How do you decide whether to carry forward unspent funds or reinvest them back into the business before year-end?

We always allocate unspent funds - or what we identify as profit for the year - proportionately. Some of the profits go to the management team, some to founders and equity holders, and the remainder is reinvested into the business.

What’s your approach to balancing practical needs - such as operations or equipment - with investments that support long-term growth?

We aim to budget for both operational needs and equipment investments. We assess where and how we intend to grow, and how that growth will impact our operational infrastructure. Our budget includes both the tools and the changes needed to support that growth. We always allow for a slush fund - or “FAT” - in the budget for unforeseen expenses, although we do try to minimise surprises.

Can you share an example of a strategic reinvestment you made at year-end that had an outsized impact on your team or performance?

Over the past year, we’ve reinvested heavily in people, particularly in executive and mid-level management training and development. We’ve adopted a progressive approach called human-centred training, which combines one-on-one and group-based development. This has significantly elevated our leaders’ capacity and leadership styles, and we’ve seen a tremendous return from this initiative over the last 12 months.

How do you assess the return on investment for improvements that aren't directly revenue-generating, such as changes to the workspace or team tools?

I’m a strong believer in keeping our internal team happy. If the team loves what they do and has the right resources, support, and knowledge, they’ll naturally create great customer experiences.

Workspace quality, technology, company culture, and team support are all fundamental to our success. We track internal happiness through staff surveys and internal NPS scores. Ultimately, a low attrition rate and a thriving team are indicators that our internal investments are paying off.

Many business owners rush to spend surplus budget before 30 June - what would you caution them to consider first?

This depends on the industry and how the business manages its budgeting. In government, for example, there’s a “use it or lose it” mentality that can actually drive positive economic impact.

In the private sector, however, spending purely for tax incentives should be approached with caution. My advice is: ensure your business is profitable first.

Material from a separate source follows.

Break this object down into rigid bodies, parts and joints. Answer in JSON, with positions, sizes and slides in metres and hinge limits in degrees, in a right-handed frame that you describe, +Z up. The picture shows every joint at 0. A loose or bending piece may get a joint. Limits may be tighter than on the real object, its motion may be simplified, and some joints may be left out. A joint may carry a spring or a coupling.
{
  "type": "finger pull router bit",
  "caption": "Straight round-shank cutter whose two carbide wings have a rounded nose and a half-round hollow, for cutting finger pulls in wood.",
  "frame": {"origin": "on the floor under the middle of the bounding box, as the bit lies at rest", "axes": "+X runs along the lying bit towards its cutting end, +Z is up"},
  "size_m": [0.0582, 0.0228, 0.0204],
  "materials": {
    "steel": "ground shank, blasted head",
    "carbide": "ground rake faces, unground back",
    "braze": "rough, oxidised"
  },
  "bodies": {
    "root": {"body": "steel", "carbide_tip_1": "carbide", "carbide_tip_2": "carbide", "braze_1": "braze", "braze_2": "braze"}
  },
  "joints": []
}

If there are legitimate needs - whether operational or strategic - and your cash flow supports it, then by all means make the investment and take advantage of available incentives.

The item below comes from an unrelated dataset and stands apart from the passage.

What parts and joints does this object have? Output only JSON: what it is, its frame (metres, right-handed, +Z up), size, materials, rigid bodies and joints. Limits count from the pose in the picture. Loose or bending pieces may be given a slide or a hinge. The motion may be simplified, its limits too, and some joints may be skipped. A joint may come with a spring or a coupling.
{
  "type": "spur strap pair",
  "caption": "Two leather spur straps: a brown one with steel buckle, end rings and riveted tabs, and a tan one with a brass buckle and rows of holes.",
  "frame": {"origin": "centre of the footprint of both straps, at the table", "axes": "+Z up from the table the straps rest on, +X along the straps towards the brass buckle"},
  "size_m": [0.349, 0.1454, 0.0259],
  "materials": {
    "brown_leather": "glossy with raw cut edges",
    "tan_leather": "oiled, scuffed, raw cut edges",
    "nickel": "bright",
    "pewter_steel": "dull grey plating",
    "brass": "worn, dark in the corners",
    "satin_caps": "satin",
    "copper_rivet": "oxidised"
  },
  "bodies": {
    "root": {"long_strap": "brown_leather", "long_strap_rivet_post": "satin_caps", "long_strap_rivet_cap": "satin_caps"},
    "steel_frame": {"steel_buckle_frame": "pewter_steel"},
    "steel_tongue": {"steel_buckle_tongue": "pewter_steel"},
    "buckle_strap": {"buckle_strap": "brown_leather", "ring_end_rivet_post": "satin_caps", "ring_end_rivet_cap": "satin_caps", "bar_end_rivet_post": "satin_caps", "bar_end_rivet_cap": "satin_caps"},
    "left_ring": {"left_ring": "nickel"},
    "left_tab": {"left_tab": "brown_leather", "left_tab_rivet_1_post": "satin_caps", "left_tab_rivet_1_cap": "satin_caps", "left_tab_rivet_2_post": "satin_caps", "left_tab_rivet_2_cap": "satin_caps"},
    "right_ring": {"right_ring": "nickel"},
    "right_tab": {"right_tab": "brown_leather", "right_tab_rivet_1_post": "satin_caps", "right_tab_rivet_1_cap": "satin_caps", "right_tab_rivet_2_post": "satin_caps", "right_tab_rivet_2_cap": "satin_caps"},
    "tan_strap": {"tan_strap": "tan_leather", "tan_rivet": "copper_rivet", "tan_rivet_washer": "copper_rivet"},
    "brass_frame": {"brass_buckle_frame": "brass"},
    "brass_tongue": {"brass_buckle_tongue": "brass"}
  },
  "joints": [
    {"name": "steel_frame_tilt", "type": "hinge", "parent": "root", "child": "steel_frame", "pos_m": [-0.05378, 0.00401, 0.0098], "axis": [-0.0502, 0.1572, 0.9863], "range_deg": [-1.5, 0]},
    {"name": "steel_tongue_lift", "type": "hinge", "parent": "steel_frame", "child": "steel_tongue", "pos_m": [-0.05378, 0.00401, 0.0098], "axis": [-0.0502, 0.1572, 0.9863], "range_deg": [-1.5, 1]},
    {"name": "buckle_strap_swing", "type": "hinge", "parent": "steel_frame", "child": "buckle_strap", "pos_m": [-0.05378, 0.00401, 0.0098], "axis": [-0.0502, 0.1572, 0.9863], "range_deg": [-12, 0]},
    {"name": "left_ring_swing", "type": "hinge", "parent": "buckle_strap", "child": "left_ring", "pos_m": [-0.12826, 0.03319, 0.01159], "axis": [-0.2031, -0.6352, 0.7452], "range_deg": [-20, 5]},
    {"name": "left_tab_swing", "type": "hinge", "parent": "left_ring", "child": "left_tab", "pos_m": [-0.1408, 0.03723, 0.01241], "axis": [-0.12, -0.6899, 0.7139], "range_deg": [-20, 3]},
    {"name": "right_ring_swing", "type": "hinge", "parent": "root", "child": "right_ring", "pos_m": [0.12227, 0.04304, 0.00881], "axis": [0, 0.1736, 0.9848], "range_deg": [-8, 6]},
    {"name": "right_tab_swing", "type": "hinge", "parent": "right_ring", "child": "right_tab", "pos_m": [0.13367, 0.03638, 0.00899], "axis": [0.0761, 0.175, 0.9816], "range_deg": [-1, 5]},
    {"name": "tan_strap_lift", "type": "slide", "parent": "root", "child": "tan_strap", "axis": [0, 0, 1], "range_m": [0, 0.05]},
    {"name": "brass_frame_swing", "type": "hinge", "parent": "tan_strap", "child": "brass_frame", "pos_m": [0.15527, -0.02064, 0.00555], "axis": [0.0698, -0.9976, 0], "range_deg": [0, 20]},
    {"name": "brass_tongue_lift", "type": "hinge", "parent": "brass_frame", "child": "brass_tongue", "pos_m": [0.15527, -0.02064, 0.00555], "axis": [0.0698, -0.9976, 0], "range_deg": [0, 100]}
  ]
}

What role does employee wellbeing or team morale play in your EOFY decision-making process?

Employee wellbeing, morale, and culture are not just EOFY considerations - they’re year-round priorities. At JasonL, we budget for these elements from day one.

As I mentioned earlier, happy employees deliver happy customers. We value work-life balance and mental health, and we place team wellbeing at the top of our list.

Do you think the physical work environment can influence a company’s ability to attract and retain top talent?

Absolutely. There’s a direct link between the physical work environment and employee engagement. A well-designed space can improve morale, productivity, and overall job satisfaction.

Using natural light, warm tones, and soft furnishings helps create a supportive and safe workplace, which is far more attractive to top talent than a sterile, uninspiring one.

If you could offer three EOFY planning tips to other business owners, what would they be?

  1. Know your numbers - closely. Understand your position both before and after EOFY, and spend with a clear view of where your business stands.

  2. Use this period to consolidate your leadership team’s thinking. Reflect on the past year’s results to inform next year’s planning.

  3. Celebrate the year! Too often, teams rush into the next cycle without acknowledging how much has been achieved. Take the time to celebrate the wins.